(Data extracted from a collection)
# # # # # # #

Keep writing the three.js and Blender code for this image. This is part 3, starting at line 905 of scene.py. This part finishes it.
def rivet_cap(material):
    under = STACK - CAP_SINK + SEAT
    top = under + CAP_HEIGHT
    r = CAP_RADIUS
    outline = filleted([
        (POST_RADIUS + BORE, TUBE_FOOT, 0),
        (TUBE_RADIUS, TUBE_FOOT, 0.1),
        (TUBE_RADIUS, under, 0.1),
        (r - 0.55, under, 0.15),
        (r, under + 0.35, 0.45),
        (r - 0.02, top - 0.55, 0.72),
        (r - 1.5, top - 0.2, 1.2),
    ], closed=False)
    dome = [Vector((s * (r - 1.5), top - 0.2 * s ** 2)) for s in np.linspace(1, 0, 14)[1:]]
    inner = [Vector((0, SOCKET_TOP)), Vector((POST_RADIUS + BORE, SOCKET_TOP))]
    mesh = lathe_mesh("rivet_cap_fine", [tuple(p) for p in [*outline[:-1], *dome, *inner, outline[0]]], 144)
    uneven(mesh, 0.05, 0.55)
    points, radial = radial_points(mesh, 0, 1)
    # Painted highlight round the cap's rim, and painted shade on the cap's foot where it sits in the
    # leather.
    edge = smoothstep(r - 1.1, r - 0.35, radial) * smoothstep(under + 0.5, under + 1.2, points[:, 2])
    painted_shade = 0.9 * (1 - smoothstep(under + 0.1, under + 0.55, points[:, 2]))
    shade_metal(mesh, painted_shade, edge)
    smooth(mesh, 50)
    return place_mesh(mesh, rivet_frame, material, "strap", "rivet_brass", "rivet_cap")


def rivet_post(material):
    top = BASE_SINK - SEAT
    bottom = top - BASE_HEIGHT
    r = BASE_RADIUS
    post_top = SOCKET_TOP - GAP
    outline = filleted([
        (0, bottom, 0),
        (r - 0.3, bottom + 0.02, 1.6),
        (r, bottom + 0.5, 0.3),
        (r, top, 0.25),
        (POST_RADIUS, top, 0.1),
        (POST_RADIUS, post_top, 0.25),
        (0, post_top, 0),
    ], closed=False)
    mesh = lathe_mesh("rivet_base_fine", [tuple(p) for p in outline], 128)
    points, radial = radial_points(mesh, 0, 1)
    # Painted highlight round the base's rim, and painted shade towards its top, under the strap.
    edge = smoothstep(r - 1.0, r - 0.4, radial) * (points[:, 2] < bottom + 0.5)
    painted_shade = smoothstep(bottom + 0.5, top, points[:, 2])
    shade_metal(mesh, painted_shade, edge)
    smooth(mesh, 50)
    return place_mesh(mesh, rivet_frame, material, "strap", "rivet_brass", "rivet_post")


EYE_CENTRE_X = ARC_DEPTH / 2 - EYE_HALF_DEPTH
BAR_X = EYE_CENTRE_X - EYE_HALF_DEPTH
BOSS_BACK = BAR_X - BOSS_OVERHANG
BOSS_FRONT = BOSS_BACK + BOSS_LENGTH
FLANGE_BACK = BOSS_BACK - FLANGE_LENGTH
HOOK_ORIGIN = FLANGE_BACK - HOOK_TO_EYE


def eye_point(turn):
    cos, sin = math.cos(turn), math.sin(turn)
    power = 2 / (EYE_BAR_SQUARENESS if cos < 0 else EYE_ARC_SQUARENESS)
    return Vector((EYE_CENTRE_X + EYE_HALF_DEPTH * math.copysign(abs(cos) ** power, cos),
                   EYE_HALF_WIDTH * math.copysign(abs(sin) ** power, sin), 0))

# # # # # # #

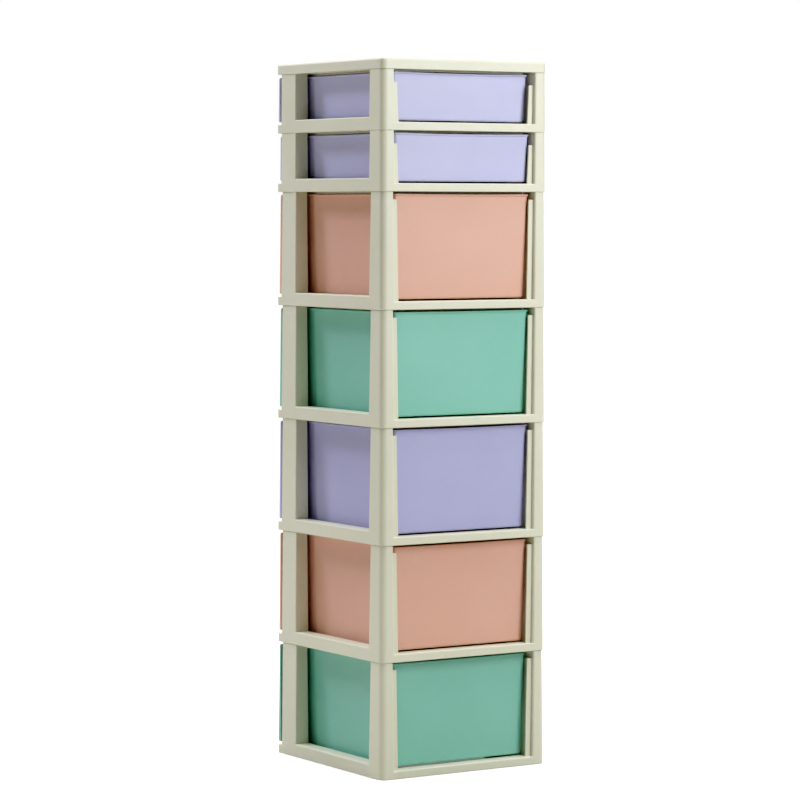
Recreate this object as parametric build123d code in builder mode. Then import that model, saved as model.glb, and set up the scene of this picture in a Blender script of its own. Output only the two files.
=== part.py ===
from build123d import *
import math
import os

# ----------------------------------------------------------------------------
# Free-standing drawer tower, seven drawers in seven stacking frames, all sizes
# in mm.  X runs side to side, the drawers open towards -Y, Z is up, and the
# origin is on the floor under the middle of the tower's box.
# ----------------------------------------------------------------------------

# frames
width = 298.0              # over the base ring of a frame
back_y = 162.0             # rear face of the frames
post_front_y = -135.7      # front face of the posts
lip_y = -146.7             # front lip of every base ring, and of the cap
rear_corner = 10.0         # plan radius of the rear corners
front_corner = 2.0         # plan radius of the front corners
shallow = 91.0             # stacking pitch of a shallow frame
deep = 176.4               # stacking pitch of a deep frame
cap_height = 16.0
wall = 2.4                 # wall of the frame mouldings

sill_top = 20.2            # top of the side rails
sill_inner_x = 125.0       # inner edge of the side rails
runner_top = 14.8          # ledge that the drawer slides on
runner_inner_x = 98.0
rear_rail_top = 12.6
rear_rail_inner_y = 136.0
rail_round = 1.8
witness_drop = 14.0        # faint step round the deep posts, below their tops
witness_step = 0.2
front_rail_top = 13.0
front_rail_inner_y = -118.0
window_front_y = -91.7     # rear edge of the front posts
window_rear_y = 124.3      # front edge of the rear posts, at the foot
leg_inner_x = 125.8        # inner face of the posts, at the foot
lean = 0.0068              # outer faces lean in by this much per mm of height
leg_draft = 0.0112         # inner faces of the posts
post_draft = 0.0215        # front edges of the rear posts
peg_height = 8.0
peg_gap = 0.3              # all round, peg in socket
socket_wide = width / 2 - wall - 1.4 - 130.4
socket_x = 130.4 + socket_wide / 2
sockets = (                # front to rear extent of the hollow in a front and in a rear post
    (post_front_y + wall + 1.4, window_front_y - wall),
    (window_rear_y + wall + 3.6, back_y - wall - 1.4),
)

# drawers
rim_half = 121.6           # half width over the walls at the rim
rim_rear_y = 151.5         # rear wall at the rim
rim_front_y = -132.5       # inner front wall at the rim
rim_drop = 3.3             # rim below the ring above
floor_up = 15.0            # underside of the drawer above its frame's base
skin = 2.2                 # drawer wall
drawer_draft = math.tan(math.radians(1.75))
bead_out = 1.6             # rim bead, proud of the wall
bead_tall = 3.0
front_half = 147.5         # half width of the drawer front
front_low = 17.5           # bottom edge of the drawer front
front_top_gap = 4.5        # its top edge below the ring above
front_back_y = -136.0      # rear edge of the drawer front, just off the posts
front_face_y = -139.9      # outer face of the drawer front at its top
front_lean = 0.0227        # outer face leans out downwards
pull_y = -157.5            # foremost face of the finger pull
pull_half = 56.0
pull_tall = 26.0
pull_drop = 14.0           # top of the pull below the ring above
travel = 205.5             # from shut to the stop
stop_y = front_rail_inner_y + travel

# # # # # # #

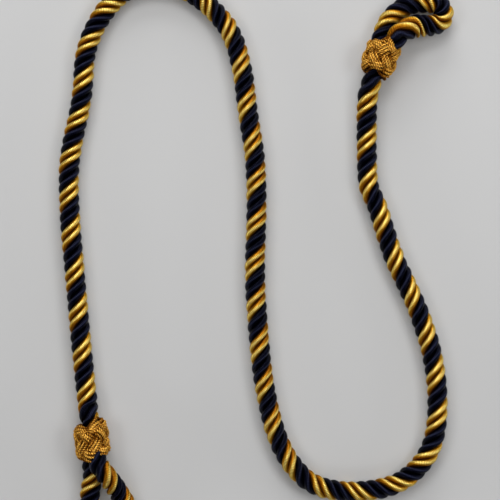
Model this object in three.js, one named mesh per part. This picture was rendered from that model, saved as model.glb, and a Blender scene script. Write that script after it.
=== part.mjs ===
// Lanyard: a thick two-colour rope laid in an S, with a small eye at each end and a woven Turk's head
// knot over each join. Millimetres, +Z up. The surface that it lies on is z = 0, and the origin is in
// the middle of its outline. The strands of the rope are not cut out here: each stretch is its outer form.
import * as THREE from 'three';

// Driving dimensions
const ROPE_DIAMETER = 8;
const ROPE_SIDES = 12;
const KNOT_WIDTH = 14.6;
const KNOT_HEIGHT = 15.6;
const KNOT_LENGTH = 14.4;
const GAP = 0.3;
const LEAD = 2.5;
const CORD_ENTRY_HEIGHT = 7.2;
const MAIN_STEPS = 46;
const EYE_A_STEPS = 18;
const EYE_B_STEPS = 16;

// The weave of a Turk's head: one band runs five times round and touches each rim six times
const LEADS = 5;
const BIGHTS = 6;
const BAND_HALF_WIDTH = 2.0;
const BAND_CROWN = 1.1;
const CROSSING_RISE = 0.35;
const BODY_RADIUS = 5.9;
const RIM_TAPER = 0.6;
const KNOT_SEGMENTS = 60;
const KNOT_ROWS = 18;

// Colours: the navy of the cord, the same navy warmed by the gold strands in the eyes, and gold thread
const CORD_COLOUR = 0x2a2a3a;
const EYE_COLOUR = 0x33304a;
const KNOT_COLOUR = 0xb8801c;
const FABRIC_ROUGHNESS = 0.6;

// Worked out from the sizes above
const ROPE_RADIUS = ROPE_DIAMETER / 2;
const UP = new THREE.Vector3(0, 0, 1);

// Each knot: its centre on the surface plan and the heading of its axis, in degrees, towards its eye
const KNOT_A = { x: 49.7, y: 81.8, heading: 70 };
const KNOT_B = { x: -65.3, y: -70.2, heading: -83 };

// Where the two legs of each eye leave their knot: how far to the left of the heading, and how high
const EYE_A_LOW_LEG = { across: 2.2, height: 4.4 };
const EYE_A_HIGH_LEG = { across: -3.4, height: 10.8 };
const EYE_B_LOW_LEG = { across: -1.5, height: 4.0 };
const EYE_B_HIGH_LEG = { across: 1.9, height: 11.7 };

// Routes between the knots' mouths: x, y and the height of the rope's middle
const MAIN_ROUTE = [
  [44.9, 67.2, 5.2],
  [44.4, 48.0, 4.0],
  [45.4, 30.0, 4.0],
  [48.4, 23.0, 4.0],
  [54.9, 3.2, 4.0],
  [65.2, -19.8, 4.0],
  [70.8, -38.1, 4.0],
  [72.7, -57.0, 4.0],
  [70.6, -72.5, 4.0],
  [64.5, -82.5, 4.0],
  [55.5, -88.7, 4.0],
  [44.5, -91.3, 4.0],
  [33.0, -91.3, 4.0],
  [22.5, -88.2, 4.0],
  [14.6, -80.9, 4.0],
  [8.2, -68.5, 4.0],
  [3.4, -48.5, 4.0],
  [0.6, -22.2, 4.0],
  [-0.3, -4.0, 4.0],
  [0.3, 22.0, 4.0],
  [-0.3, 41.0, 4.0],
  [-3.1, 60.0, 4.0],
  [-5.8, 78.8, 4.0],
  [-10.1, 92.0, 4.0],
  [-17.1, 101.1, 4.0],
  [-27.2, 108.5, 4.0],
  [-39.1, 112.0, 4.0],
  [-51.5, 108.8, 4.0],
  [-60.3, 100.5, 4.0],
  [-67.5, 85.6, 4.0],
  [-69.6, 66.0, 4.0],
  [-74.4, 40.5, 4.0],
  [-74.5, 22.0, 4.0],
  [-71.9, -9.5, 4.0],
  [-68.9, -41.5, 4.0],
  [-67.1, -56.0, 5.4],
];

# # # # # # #

#### Exercise details
Say how many lines of the material contain the word "part", with no other text.

#### Finished task
4